Directive: Reproduce the section of the listing that begins at the line containing "box.XMax, box.YMax, box.ZMax)])" and finishes at the line containing "obj.parent = None". Include both end lines and nothing beyond them.
* * *
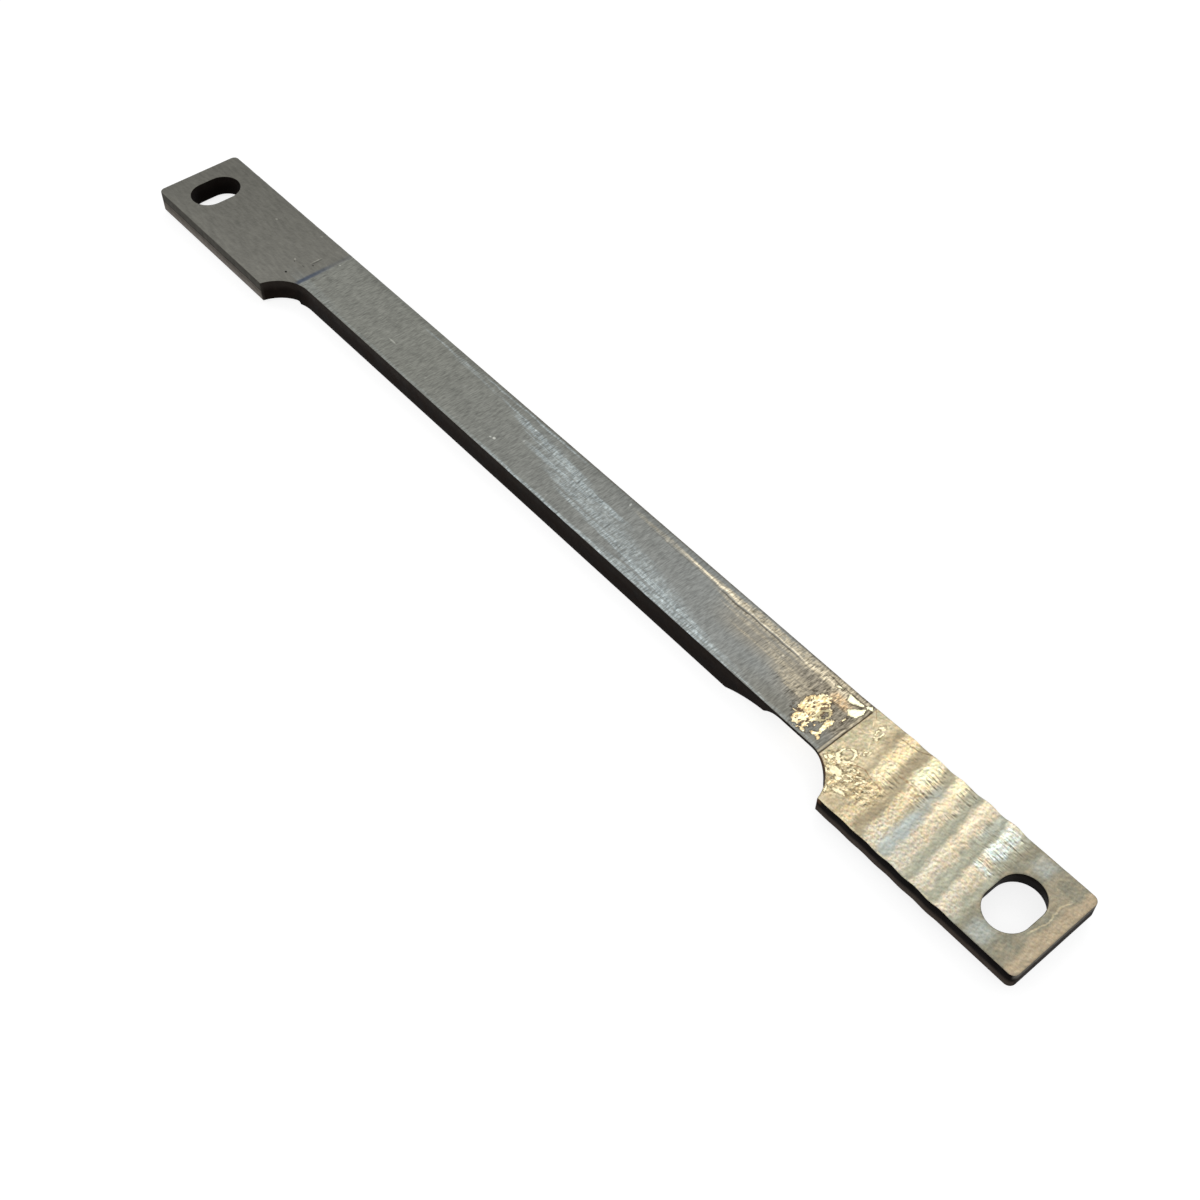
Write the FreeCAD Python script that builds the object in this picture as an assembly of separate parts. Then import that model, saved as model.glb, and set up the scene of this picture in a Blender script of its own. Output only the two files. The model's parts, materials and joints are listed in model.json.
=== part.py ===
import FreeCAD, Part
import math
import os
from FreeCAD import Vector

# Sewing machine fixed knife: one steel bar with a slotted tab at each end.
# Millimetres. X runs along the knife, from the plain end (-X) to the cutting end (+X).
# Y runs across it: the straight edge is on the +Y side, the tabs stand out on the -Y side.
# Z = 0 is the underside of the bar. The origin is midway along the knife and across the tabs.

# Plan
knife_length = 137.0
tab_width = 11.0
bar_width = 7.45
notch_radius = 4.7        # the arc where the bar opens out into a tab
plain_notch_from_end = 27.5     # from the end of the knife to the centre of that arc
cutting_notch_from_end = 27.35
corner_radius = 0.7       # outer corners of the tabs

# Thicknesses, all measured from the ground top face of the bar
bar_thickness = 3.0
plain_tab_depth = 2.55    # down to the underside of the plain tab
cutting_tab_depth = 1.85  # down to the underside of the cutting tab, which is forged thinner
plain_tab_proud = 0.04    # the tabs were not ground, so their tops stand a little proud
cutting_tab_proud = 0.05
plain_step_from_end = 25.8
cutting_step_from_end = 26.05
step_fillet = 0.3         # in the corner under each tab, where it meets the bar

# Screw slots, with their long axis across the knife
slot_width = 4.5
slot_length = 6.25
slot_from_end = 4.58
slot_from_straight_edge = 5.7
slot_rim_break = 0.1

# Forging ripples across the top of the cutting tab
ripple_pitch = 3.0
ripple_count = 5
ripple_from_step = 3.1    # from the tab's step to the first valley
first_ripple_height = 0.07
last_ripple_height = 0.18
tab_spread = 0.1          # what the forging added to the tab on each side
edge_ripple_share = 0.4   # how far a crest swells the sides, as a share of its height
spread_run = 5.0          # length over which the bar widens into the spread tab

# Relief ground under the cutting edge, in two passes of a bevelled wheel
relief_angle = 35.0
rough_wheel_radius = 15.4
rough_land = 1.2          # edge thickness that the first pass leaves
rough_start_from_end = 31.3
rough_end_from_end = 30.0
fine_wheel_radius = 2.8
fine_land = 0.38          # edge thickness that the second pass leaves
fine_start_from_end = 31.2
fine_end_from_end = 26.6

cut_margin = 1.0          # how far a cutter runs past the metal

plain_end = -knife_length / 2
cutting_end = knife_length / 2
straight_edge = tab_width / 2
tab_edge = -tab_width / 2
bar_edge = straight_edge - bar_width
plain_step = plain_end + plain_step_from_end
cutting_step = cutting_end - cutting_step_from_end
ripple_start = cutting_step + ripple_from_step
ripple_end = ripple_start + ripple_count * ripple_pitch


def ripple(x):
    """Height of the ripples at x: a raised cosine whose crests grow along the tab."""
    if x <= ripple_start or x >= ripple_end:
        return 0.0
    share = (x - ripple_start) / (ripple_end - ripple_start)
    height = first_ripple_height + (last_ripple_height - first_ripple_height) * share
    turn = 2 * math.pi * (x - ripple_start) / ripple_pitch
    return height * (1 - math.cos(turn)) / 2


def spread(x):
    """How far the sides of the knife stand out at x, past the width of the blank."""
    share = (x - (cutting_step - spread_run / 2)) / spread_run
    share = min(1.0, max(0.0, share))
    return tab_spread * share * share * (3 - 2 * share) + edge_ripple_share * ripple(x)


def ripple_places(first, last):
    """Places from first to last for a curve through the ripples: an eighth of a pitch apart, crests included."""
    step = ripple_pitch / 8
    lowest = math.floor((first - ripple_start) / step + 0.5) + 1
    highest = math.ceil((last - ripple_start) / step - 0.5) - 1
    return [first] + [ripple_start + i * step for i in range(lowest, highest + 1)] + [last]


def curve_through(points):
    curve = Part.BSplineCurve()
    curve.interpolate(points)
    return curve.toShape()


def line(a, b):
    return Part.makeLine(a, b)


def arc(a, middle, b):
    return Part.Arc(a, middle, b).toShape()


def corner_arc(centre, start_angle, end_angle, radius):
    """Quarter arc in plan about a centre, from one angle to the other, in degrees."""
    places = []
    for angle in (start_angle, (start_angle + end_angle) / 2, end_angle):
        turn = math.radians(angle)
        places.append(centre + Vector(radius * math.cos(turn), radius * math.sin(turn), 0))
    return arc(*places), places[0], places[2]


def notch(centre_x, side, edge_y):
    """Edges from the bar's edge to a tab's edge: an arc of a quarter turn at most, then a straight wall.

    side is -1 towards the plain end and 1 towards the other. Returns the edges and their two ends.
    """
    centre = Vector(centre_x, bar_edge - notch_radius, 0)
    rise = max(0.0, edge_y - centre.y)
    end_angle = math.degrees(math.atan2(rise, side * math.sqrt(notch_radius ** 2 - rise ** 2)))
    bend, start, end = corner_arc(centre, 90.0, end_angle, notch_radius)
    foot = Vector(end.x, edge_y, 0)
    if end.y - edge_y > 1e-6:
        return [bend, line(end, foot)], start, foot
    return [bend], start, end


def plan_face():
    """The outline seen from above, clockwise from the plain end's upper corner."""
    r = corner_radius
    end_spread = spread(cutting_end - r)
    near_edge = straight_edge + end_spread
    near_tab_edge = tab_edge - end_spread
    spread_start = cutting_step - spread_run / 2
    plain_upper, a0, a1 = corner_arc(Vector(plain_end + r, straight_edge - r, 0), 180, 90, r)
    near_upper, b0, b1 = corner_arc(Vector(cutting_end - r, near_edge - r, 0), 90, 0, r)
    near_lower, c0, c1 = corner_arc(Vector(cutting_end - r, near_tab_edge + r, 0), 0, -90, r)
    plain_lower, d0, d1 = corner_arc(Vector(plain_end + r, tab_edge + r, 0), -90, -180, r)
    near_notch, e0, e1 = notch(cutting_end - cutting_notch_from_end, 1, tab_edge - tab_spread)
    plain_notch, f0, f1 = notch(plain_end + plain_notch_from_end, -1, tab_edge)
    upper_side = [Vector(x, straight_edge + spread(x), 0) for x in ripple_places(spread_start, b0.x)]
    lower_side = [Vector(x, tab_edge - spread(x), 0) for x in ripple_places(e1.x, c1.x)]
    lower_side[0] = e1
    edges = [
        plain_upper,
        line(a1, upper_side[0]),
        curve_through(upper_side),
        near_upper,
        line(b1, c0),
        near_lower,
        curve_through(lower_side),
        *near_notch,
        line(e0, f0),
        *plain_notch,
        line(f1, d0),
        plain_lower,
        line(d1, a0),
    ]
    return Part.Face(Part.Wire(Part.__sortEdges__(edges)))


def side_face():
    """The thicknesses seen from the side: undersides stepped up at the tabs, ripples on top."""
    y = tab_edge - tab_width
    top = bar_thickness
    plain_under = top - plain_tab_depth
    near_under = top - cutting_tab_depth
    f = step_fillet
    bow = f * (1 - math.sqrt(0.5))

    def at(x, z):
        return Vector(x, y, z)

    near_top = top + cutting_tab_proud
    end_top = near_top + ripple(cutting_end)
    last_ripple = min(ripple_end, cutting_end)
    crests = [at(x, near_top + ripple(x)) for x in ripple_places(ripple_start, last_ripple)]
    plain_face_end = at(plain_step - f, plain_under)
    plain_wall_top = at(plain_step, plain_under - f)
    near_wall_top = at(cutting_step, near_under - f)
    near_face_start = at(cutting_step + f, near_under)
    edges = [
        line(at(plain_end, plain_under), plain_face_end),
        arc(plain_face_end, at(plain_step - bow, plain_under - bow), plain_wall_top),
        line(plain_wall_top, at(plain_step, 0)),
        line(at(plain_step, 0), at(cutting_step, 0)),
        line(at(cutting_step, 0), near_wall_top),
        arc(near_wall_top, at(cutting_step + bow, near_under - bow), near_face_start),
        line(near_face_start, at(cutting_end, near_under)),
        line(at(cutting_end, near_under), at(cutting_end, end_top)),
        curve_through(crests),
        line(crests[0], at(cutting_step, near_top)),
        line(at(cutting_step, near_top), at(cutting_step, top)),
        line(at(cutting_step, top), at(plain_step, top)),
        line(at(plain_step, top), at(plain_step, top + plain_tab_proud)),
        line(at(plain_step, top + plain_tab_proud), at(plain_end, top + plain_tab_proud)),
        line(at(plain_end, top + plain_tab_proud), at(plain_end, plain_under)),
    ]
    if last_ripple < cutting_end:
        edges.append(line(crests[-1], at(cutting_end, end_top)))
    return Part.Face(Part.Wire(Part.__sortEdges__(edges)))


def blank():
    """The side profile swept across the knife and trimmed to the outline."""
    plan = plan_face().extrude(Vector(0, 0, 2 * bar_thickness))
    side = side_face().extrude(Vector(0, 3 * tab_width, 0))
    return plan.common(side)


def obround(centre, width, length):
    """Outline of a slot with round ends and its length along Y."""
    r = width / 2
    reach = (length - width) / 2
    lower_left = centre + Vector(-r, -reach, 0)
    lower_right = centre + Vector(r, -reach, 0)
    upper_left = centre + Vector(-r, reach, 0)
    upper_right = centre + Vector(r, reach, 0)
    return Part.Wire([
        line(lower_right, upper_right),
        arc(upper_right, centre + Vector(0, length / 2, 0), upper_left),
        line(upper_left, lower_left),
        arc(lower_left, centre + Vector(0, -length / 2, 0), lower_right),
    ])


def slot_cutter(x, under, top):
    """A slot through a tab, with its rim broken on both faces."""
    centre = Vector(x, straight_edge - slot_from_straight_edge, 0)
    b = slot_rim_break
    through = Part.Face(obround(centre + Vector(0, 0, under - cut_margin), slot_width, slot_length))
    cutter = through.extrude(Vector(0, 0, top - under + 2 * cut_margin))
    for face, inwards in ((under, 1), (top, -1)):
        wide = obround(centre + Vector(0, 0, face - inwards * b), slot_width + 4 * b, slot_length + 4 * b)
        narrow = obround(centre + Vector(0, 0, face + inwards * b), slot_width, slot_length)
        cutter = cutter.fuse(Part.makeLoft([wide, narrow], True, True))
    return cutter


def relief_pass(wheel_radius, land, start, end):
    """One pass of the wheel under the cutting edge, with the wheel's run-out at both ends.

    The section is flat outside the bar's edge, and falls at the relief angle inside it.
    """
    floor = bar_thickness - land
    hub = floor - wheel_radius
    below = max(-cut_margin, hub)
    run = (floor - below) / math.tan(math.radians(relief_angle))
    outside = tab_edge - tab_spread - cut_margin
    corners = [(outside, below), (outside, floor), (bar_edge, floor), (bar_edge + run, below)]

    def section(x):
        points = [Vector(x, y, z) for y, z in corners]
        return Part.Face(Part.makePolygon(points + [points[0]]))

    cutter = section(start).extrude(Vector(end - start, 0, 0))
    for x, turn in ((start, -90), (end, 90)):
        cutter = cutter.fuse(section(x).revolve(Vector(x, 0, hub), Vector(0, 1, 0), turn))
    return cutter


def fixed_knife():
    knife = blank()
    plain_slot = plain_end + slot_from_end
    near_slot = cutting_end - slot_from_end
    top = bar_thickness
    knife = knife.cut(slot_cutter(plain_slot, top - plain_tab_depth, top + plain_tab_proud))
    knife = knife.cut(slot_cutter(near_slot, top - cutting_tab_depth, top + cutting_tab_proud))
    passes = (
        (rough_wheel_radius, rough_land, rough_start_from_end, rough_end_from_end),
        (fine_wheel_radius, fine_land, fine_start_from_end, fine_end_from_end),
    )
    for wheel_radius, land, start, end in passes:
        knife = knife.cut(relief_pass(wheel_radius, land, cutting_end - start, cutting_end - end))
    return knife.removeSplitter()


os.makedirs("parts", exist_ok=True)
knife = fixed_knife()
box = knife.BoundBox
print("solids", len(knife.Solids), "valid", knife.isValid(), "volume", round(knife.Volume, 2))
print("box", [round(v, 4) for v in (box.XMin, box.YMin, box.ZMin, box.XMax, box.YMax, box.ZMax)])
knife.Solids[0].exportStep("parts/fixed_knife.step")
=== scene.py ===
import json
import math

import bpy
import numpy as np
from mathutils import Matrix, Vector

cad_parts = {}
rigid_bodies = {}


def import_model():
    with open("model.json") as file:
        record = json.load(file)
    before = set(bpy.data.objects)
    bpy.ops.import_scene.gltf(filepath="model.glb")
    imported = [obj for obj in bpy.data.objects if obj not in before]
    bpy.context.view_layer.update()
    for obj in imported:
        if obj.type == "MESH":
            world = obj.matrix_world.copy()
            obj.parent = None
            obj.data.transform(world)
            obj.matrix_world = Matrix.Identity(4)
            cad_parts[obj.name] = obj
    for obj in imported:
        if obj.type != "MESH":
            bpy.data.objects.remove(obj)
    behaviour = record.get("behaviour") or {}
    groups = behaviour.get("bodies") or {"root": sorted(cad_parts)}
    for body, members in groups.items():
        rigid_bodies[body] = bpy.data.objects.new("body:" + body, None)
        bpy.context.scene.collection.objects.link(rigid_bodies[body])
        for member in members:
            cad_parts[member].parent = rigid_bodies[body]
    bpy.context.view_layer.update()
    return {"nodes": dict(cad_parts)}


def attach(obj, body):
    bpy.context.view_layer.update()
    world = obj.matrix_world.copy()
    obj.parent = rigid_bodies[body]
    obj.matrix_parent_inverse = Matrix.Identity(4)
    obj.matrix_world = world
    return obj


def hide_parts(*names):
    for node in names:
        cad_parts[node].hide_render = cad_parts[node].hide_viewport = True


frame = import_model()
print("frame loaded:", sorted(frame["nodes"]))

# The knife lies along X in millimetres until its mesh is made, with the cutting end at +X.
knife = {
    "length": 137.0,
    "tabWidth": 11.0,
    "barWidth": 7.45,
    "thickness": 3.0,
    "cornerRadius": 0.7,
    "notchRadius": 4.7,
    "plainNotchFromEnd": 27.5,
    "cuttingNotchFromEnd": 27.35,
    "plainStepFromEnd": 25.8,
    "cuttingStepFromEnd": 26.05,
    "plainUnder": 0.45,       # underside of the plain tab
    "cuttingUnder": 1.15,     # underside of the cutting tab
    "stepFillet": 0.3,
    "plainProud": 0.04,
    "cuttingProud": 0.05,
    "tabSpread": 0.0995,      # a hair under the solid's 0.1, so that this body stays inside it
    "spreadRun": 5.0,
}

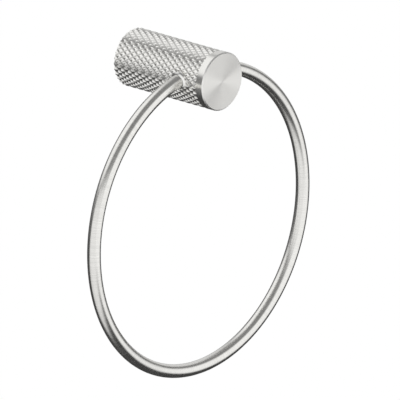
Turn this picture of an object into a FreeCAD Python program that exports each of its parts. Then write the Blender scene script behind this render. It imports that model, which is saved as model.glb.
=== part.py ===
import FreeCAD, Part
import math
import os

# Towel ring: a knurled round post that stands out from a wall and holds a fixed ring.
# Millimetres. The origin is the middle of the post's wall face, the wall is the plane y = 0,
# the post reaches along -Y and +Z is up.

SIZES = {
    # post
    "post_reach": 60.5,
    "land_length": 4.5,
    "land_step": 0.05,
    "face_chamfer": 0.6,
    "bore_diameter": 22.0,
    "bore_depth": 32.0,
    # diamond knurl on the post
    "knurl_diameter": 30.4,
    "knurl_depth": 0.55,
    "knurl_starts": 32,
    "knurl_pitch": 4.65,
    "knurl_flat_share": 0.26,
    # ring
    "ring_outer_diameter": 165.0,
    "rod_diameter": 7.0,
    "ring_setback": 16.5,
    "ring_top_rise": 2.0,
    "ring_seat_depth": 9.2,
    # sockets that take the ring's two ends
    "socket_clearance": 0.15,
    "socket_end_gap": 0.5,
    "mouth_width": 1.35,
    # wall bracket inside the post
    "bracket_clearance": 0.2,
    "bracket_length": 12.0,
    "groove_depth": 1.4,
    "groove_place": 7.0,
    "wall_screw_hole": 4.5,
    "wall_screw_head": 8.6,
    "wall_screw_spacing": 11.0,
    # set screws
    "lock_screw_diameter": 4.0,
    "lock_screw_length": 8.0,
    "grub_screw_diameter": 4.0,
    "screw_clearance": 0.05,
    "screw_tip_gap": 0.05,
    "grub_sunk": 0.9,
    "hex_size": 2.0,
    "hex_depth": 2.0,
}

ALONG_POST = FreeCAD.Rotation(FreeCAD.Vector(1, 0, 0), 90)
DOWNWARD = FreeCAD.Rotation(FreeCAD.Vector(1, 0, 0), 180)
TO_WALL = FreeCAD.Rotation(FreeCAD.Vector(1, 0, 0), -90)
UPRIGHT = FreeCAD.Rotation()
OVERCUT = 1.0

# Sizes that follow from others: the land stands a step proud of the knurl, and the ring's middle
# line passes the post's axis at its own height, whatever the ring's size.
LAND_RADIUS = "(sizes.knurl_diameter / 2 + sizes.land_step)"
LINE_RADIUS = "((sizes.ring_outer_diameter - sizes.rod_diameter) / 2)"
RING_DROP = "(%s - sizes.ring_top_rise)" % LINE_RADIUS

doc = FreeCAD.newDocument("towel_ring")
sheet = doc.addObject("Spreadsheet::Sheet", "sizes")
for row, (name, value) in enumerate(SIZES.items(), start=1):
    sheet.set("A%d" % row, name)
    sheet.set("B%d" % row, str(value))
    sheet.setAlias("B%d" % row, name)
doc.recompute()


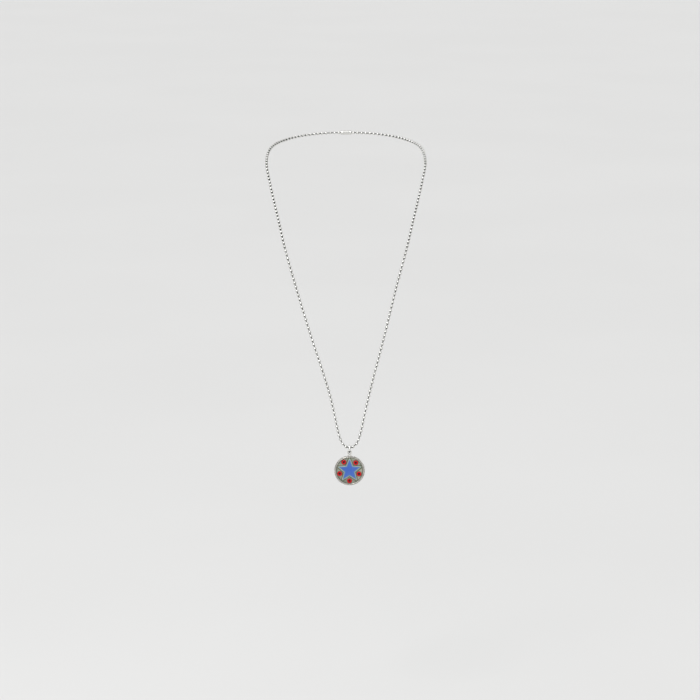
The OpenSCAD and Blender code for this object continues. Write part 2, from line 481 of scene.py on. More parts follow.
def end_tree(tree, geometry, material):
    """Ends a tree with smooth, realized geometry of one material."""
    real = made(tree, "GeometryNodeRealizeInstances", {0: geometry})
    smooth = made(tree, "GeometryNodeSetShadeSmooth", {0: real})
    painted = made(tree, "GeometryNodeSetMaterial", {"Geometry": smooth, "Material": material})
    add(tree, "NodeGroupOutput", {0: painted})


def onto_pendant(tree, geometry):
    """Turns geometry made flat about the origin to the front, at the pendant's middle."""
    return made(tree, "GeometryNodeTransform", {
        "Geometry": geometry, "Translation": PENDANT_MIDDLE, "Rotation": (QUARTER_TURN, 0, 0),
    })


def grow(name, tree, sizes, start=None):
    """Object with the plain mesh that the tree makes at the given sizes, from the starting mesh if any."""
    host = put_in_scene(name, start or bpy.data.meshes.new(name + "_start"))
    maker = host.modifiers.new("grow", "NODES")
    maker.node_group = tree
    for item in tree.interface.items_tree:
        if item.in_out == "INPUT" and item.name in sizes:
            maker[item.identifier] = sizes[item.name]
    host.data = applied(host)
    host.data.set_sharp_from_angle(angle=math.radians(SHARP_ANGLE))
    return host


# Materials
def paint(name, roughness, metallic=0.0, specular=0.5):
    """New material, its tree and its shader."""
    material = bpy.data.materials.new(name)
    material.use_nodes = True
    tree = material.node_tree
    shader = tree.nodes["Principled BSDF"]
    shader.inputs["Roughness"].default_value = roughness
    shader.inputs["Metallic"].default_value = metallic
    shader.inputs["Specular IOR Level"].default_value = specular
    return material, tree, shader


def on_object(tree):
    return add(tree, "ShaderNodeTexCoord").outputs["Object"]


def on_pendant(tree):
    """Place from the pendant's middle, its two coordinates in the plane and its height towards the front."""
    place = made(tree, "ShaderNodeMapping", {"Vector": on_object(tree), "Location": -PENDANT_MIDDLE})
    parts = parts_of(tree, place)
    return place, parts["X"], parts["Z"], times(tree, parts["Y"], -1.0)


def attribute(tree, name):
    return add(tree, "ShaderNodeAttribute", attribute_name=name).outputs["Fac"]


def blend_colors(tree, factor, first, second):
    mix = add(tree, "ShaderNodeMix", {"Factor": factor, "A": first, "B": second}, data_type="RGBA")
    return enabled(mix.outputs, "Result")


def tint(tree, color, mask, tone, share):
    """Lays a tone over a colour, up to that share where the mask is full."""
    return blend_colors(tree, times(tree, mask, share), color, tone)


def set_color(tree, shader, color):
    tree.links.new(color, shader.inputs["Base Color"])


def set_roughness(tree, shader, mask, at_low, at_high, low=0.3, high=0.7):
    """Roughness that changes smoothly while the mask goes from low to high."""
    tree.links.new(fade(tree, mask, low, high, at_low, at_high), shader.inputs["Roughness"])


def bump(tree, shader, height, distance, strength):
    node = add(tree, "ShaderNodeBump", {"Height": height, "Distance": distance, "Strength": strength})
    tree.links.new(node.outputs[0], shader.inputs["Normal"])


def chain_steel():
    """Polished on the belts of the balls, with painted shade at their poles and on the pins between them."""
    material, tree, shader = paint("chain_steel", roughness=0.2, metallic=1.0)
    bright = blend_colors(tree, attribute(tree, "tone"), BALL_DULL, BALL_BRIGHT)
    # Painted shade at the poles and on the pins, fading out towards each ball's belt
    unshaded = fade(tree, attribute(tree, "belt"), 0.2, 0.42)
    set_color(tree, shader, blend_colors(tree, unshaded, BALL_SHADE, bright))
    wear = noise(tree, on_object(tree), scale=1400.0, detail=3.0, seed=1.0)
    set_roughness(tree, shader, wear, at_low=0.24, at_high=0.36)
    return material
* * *
Answer in full:
print("box", [round(v, 4) for v in (box.XMin, box.YMin, box.ZMin, box.XMax, box.YMax, box.ZMax)])
knife.Solids[0].exportStep("parts/fixed_knife.step")
=== scene.py ===
import json
import math

import bpy
import numpy as np
from mathutils import Matrix, Vector

cad_parts = {}
rigid_bodies = {}


def import_model():
    with open("model.json") as file:
        record = json.load(file)
    before = set(bpy.data.objects)
    bpy.ops.import_scene.gltf(filepath="model.glb")
    imported = [obj for obj in bpy.data.objects if obj not in before]
    bpy.context.view_layer.update()
    for obj in imported:
        if obj.type == "MESH":
            world = obj.matrix_world.copy()
            obj.parent = None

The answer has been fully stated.